Mock Tudor castle farmer plans to rebuild 'work of art' elsewhere


A farmer ordered to tear down a mock Tudor castle he built has told a High Court judge of his plans to erect the "work of art" elsewhere.

Robert Fidler, who says he has now "carefully dismantled" his "beautiful" home in Surrey, told Mr Justice Dove at a hearing in London on Monday: "Hopefully, it will be rebuilt on another site with full planning permission."

He built four-bedroomed Honeycrock Farm in Salfords without planning permission in 2000 and, in 2002, his family moved into the property, which was kept hidden behind straw bales for four years.

Reigate and Banstead Borough Council ordered it to be knocked down in 2007 and Mr Fidler's case was then rejected by a Government planning inspector, the High Court and the Court of Appeal.

The council, which had ruled out allowing the castle to stay because it breached national and local planning rules designed to protect the green belt, began contempt of court proceedings after Mr Fidler failed to comply with the outstanding enforcement notices and an order which required demolition.

Last November, Mr Fidler, 66, was given a three-month suspended jail sentence by Mr Justice Dove, who warned him that he would be sent to prison for his ''intentional defiance'' unless he complied with the order by June 6 this year.

When the case returned to court on Monday, Stephen Whale, counsel for the authority, told the judge that Mr Fidler had made "very good progress in terms of complying with the requirements of the enforcement notices", but that he had not "fully complied with the requirements".

The house had been "very largely" demolished, he said, but there was "still more to be done", including restoring the land to its former agricultural use.

Mr Whale said that although the council submitted that the "technical legal position" was that Mr Fidler remained in contempt of court, the parties had "entered into a consent order" for the matter to be adjourned for a month to give him "an opportunity completely to comply".

Representing himself, Mr Fidler insisted: "I broke no law.

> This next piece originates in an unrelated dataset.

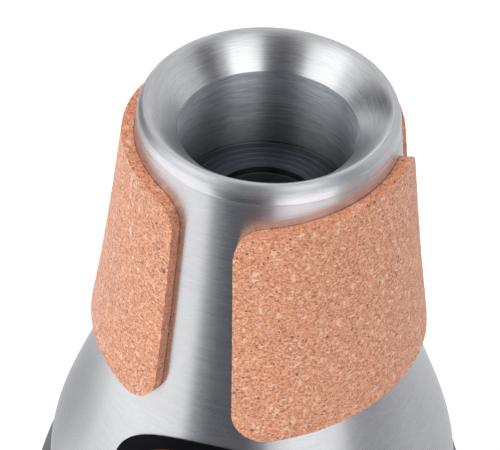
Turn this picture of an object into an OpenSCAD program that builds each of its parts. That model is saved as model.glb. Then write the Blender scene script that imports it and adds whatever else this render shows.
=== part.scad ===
// Practice mute for a tenor trombone: spun neck shell with a rolled mouth, a bored throat,
// three curved cork pads and a moulded lower shell closed by a vented base plate.
// Millimetres. The origin is the centre of the base, +Z runs up the axis to the mouth.
// Azimuths are counted from -Y, the front, towards +X.

/* [Overall] */
// Height from the base to the crest of the mouth
overall_h = 204.2; // [195:0.2:225]

/* [Mouth ring] */
// Outer diameter of the mouth
mouth_d = 64; // [62:0.5:68]
// Distance of the crest inside the outer edge
lip_width = 2; // [1.2:0.1:2.4]
// Depth at which the rolled lip reaches the outer edge, below the crest
lip_drop = 2.2; // [1.6:0.1:3]
// Depth at which the flare meets the bore, below the crest
flare_depth = 7.7; // [7:0.1:9]
// Slope at which the flare meets the bore, from the level
flare_angle = 50; // [46:0.5:60]
// Depth of the seam between mouth ring and neck shell, below the crest
mouth_seam = 4.6; // [4:0.1:6]
// Length of the spigot that enters the neck shell
spigot_len = 6.5; // [4:0.5:9]
// Wall of the spigot and of the socket that holds the sleeve
ring_wall = 1.5; // [1:0.1:2]

/* [Throat] */
// Diameter of the bore
bore_d = 44.2; // [41:0.2:45]
// Depth of the end of the bore, below the crest
bore_depth = 30.4; // [28:0.2:40]
// Wall of the throat sleeve
sleeve_wall = 1.5; // [1:0.1:2]
// Length of the sleeve that is gripped in the mouth ring
sleeve_grip = 6; // [4:0.5:8]
// Width of the groove between the end of the bore and the floor
groove_w = 0.8; // [0.5:0.1:1.5]
// Thickness of the throat floor
floor_t = 2; // [1.5:0.1:3]
// How far the floor dishes down towards its opening
floor_dish = 1.2; // [0.4:0.1:2.5]
// Number of shallow turned steps across the floor
floor_rings = 5; // [3:1:7]
// Length of the floor's rim around the sleeve
floor_rim = 5; // [4:0.5:7]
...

I was looking after my family. I acted in good faith. I am a law-abiding citizen."

He described the castle as a "work of art built lawfully", and said he had received letters of support from "all over the word".

Mr Fidler told the judge: "The point is that despite all this I began the process of dismantling it, but not just smash it up."

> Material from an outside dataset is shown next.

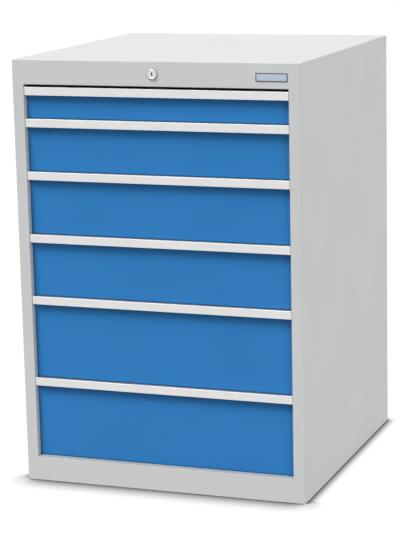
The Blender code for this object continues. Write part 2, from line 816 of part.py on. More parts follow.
def build():
    clear_scene()
    materials = finishes()
    paint = materials["housing_paint"]
    zinc = materials["zinc_steel"]
    nickel = materials["lock_nickel"]
    cabinet = anchor("cabinet")
    side_panel(-1, "side_panel_left", paint, cabinet)
    side_panel(1, "side_panel_right", paint, cabinet)
    top_panel(paint, cabinet)
    base_panel(paint, cabinet)
    back_panel(paint, cabinet)
    uprights(zinc, cabinet)
    nameplate(materials["plate_border"], cabinet)
    lock_barrel(nickel, cabinet)
    lock_nut(zinc, cabinet)
    turning = anchor("lock_turn", (0, 0, LOCK_HEIGHT))
    lock_plug(nickel, turning)
    lock_shaft(zinc, turning)
    shaft_bracket(zinc, cabinet)
    lock_bar(zinc, anchor("lock_slide"))
    for place, height in guide_heights().items():
        lock_guide(f"lock_guide_{place}", height, zinc, cabinet)
    drawers(materials)


build()
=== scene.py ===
"""The looks of an industrial drawer cabinet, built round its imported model.

Metres, +Z up. The front faces -Y, and the origin is on the floor under the housing's centre.
"""

import math

import bmesh
import bpy
from mathutils import Matrix, Vector


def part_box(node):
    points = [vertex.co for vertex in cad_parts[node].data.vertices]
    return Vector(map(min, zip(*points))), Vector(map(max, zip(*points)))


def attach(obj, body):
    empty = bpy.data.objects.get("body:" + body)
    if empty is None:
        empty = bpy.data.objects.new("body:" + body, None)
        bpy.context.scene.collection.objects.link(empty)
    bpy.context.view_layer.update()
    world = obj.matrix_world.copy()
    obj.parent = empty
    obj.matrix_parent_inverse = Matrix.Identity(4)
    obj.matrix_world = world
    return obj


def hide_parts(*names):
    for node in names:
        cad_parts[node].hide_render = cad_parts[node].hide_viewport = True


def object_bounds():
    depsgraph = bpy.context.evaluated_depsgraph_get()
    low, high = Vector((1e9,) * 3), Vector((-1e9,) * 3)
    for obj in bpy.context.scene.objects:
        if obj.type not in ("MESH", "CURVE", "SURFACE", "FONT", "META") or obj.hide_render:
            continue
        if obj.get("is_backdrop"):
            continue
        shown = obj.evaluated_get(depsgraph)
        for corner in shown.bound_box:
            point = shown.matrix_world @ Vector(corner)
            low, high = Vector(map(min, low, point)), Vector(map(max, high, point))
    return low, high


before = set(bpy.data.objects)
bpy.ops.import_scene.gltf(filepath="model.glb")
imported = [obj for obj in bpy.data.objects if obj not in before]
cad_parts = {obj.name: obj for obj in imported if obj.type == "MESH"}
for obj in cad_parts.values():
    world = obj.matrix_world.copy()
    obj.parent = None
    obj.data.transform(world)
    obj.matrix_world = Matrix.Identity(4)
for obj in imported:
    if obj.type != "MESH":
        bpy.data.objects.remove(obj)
SOLID_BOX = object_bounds()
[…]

Mr Justice Dove said he appreciated he had "gone some considerable way to complying with the promises you have given to the court".

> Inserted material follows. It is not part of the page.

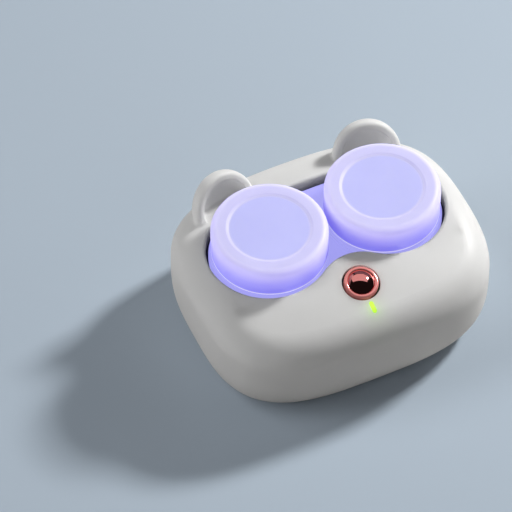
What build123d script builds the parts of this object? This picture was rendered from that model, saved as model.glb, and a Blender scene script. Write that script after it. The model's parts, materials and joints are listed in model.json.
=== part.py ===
from build123d import *
from math import asin, cos, degrees, radians, sin, sqrt
import os

# Contact lens cleaner with bear ears. A two-well lens case with screw caps sits in a
# recess of a soft rounded housing, on a frosted tray lit from below, and a small motor
# with an eccentric weight shakes it. Millimetres. The origin is on the table, under the
# middle of the housing. X runs to the right seen from the button side, Y to the back.

os.makedirs("parts", exist_ok=True)

# ---------------------------------------------------------------- driving dimensions

# Housing
body_length = 78.2            # along X, at the belt
body_width = 62.8             # along Y, at the belt
crown_height = 31.5           # highest point of the top, above the table
belt_height = 15.0            # where the housing is widest
squareness = 3.2              # exponent of the plan's squared oval
crown_radius_x = 204.0        # arch of the top along X
crown_radius_y = 80.0         # arch of the top along Y
shoulder_radius = 9.0         # rounding between the top and the sides
base_tuck = 4.6               # how far the sides pull in at the bottom
base_tuck_power = 3.5         # a higher power starts the pull later
shoulder_tuck = 1.0           # how far they pull in at crown height
shoulder_tuck_power = 3
wall = 2.2                    # housing wall
foot_proud = 0.6              # gap under the base cover
base_thickness = 2.2          # base cover plate
base_bevel = 0.6
joint_gap = 0.15              # all round the base cover's locating lip
lip_height = 2.4
lip_thickness = 1.2

# Ears
ear_from_side = 19.0          # from the housing's side to the middle of each ear
ear_from_back = 12.0          # from its back to the ears' front faces
ear_turn = 15.0               # outer ends turned forward, degrees
ear_lean = 22.0               # leaning back, degrees
ear_half_width = 9.1
ear_height = 10.0             # above the housing's top
ear_root = 5.0                # depth of the root inside the top
ear_depth = 5.2
ear_back_radius = 3.6
ear_lip = 1.9                 # width of the rim round the hollow front
ear_lip_radius = 0.9
ear_root_fillet = 0.8
ear_hollow = 3.4              # depth of the hollow front
ear_hollow_radius = 3.2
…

He told him: "I want to have this matter completed without having to send you to prison."

Mr Fidler assured the judge that he would carry out the work required to fully comply with the enforcement notices, stating: "I will do exactly what they (the council) want."

The judge told him that if he complied fully then he would have "purged his contempt".

He adjourned the case until July 4, but said he hoped it would not be necessary for it to return to court.

Mr Fidler told him: "I assure you we will not have to come back."

At the end of the hearing, he said to the judge: "When I rebuild my house, I want you to come and see it."